One of the joys of visiting Santa Fe is to be reminded of the fact that it was settled by the Spanish is the early 1600s and that many current New Mexicans are their descendants.  Indeed, New Mexico is a cultural melting pot of Hispanics, Mexican-Americans, Native Americans, and whites.  Just standing in the central Plaza is itself an experience as the jumble of people, unfamiliar architecture, and towering mountains can make it easy to forget that you're still in the United States. 

Shopping Heaven!

The Town Square


Square again

Yum!

Santa Fe is a great walking city, and the Plaza is as good a place as any to start.  The Palace of the Governors and the new History Museum are both informative and worth a stop.  Of particular interest is the chronology of the relationship between the Spanish settlers and Native Americans, which include a successful Indian uprising in 1680.  Strolling in front of the Palace is fun, where Native Americans sell jewelry and pottery under the portal.  It seemed to us that the work, of generally good quality, was less expensive than what can be purchased in the myriad shops and galleries that make Santa Fe one of the most interesting art cities in the world.

Enterance to St. Frances Cathedral

Local Color.

Natives from the local pueblos selling their beautiful jewelry

Statue in front of St. Francis Cathedral

Inside

Outside

Within an easy stroll from the Plaza are St. Francis Cathedral and the Loretto Chapel, both of which warrant a visit.  The Cathedral, built in the 1800's over an older church that was erected when Santa Fe was founded.  The charming Loretto Chapel is famous for its mysterious spiral staircase.  Legend has it that, as construction drew to a close, the workers realized that the planned staircase to the choir loft would take up too much space.  As they struggled for a solution, the nuns prayed and a carpenter appeared, riding a donkey, and offered to build a stairway.  He erected a spiral staircase, with no central of other visible means of support, and then vanished. 

Model of the staircase

The Mysterious Staircase


A few blocks further along is another church of historical significance, the Mission of San Miguel.
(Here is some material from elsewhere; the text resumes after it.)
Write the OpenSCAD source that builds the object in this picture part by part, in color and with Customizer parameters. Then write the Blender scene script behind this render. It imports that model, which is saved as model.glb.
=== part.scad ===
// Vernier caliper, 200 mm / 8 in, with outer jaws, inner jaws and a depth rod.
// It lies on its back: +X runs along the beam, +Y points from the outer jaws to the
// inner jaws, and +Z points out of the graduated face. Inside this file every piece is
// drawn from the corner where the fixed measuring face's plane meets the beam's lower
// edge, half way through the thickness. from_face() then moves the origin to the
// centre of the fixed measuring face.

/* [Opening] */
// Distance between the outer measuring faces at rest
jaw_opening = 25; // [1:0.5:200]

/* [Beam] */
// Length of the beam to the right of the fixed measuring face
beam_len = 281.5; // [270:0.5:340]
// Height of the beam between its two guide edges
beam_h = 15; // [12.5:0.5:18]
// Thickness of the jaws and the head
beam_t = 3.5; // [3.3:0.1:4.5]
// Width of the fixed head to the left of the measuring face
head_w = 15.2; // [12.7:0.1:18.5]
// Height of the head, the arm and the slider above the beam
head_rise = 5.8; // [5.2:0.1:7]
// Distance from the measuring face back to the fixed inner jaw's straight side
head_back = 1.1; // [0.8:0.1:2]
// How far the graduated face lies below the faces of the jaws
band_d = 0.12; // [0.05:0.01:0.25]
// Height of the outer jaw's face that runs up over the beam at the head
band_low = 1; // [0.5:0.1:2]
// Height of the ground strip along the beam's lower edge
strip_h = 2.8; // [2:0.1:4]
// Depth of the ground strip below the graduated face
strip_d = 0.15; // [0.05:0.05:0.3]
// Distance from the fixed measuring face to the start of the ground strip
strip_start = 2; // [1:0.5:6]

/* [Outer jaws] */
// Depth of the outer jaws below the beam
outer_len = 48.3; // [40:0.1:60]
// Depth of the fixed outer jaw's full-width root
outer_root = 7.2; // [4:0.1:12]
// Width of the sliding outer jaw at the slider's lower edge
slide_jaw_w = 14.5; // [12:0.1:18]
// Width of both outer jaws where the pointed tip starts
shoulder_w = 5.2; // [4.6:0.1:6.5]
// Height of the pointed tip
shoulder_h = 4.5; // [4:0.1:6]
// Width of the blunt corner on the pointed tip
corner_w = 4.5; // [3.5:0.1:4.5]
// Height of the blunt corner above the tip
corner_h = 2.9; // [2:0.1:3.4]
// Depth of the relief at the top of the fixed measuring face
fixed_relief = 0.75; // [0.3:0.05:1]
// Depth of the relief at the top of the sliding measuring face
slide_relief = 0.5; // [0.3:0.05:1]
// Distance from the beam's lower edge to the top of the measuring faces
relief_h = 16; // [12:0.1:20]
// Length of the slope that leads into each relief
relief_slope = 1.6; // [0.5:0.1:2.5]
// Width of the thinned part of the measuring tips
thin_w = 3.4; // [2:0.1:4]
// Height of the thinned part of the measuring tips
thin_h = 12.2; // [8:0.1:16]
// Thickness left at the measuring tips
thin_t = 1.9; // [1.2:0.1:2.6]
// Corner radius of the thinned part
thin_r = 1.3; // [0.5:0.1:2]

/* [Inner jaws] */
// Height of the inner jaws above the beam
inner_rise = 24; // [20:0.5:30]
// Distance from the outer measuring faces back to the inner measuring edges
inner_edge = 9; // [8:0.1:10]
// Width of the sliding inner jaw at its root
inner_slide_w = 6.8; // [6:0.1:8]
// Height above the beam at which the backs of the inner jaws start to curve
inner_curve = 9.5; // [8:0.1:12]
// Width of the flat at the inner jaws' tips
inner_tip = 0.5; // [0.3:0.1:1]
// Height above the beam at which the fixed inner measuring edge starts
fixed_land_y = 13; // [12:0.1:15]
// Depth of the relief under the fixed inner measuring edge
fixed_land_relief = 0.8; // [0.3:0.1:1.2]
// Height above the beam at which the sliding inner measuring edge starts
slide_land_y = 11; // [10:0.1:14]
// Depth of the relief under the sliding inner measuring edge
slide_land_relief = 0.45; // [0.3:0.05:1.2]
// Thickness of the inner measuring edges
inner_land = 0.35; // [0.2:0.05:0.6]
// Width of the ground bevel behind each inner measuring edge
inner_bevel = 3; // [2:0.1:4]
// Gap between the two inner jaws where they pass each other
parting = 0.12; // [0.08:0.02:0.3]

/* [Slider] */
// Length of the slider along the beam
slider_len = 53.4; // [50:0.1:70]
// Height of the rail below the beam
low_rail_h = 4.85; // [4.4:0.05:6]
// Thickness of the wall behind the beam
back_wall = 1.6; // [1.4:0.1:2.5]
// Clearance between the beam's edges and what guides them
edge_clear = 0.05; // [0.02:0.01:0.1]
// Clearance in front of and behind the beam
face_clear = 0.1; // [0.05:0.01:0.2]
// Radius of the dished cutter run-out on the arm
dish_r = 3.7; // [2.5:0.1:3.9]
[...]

Built in 1610, it is reputed to be the oldest church in the country.  Huge adobe walls house a rather stark interior but a few artifacts really stand out, particularly a 780 pound bell that was cast in Spain in 1356.


Mission of San Miguel

Interior

The original Bell


Just off the Plaza, and worth a visit, is the storied La Fonda Hotel.  Although Santa Fe today has over 70,000 residents, it is easy to forget that the city was not much more than a speck on the map until nearby Los Alamos was selected as the base for America's nuclear research efforts during WWII.  The La Fonda has witnessed it all, and strolling through its upscale shops, visiting its colorful restaurant, and taking in the history of the place is not to be missed.  In particular, visiting the outdoor bar beneath the bell tower on the top floor of the La Fonda is a must.  As the sun slowly sets and the Sangre de Cristo mountains turn every hue of pink, that margarita will never taste any better.